The Aaronic priest met the penalty of instant death if he attempted to enter the Holy of holies without the laving that was prescribed by the law. and while that penalty is not continued under grace, it is evident that there is no prevailing power in prayer or effectiveness in ministry so long as the believer's sin and defilement are not put away. As the priest of the Old Testament failed in his office through unfitness before God, so the priest of the New Testament, from the same cause, may lose much of his privilege in holy service and communion with Christ. His priestly ministry of sacrifice, in which he presents his body, his praise and his benevolence, may go on in their outward forms, he being under grace; yet it cannot be effectual when, because of sin, it is a ministry that is not acceptable to God.

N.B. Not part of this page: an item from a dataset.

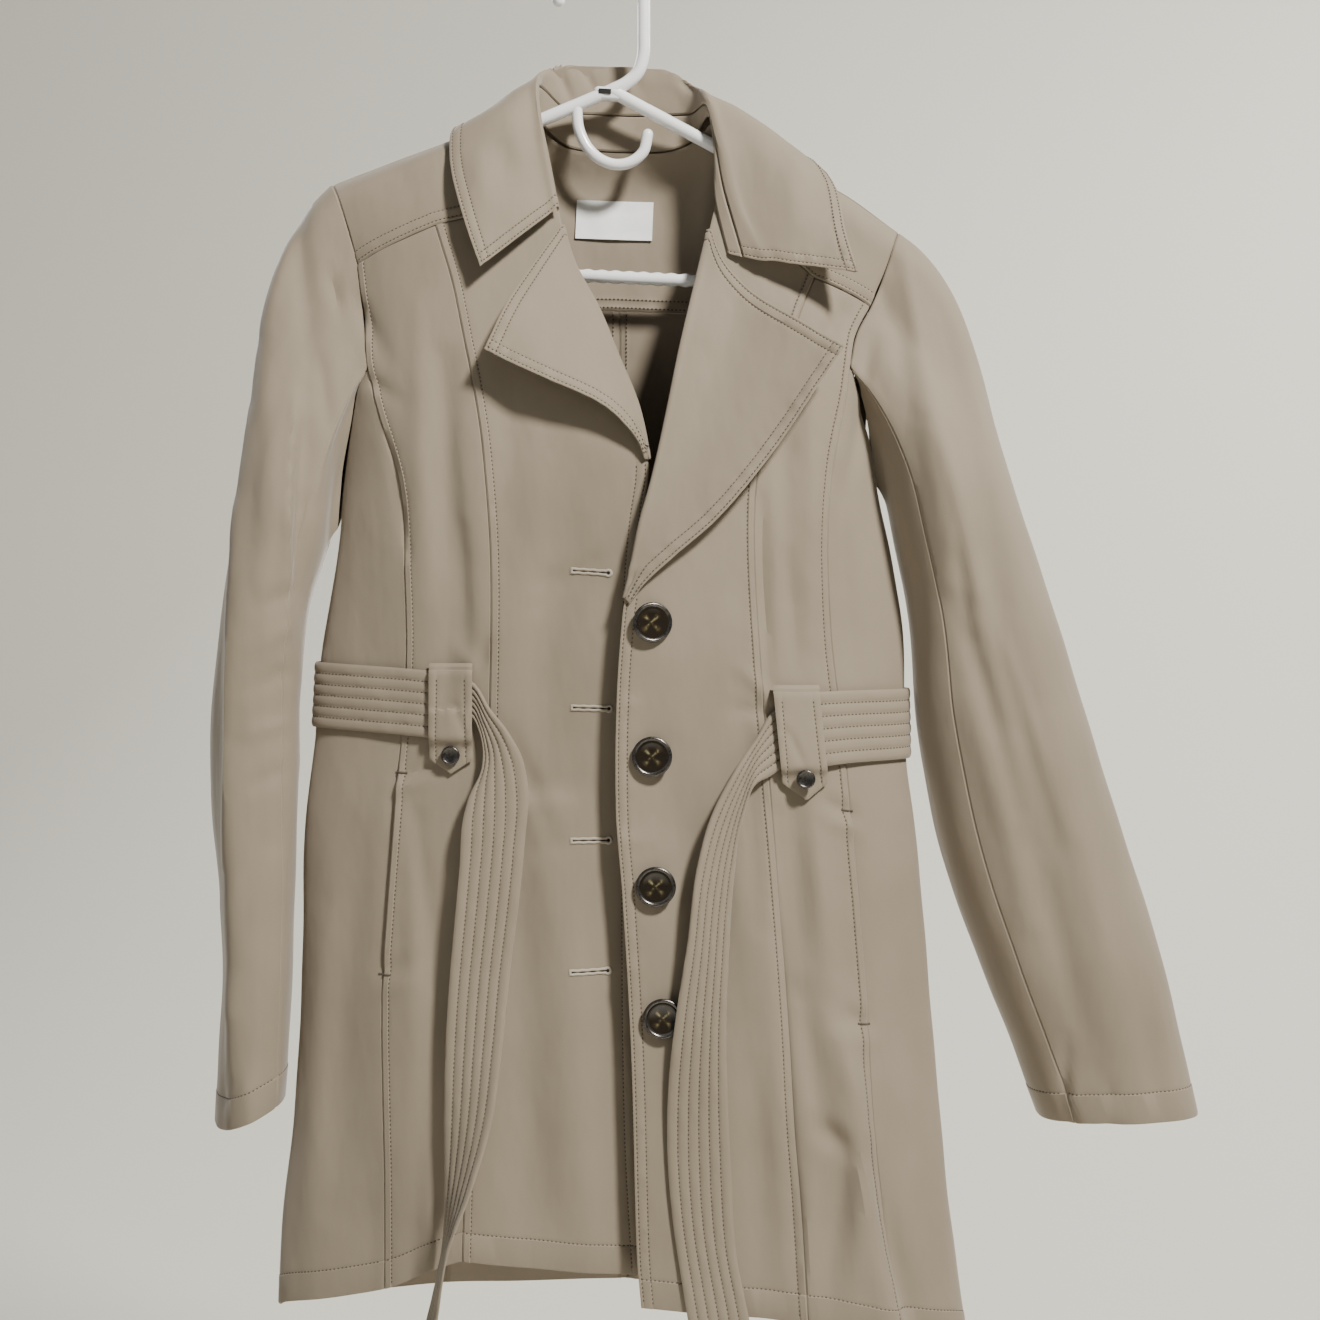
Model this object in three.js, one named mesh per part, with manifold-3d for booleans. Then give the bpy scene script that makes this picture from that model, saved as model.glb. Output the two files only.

So also his priestly ministry of intercession may become of no avail through defilement.

Here, as in the ministry of sacrifice, the loss is immeasurable. Not only are all his possible services to God and blessings to men hindered, which might be realized through his ministry in the holiest place, but he is without the joy and peace of fellowship with Christ. It is of great importance for the believer to realize that through his defilement, not only his priestly ministry is hindered, but his own fellowship with Christ is lost as well. "If we say that we have fellowship with him, and walk in darkness, we lie, and do not the truth: but if we walk in the light, as he is in the light, we have fellowship one with another, and the blood of Jesus Christ his Son cleanseth us from all sin" (1 John 1:6, 7). "These things [about abiding in Christ] have I spoken unto you, that my joy might remain in you, and that your joy might be full" (John 15:11). "Verily, verily, I say unto you, Whatsoever ye shall ask the Father in my name, he will give it you. Hitherto ye have asked nothing in my name: ask, and ye shall receive, that your joy may be full" (John 1623, 24). "And now I come to thee; and these things I speak in the world, that they might have my joy fulfilled in themselves" (John 17:13). "That which we have seen and heard declare we unto you, that ye also may have fellowship with us: and truly our fellowship is with the Father, and with his Son Jesus Christ. And these things write we unto you, that your joy may be full" (1 John 1:3, 4).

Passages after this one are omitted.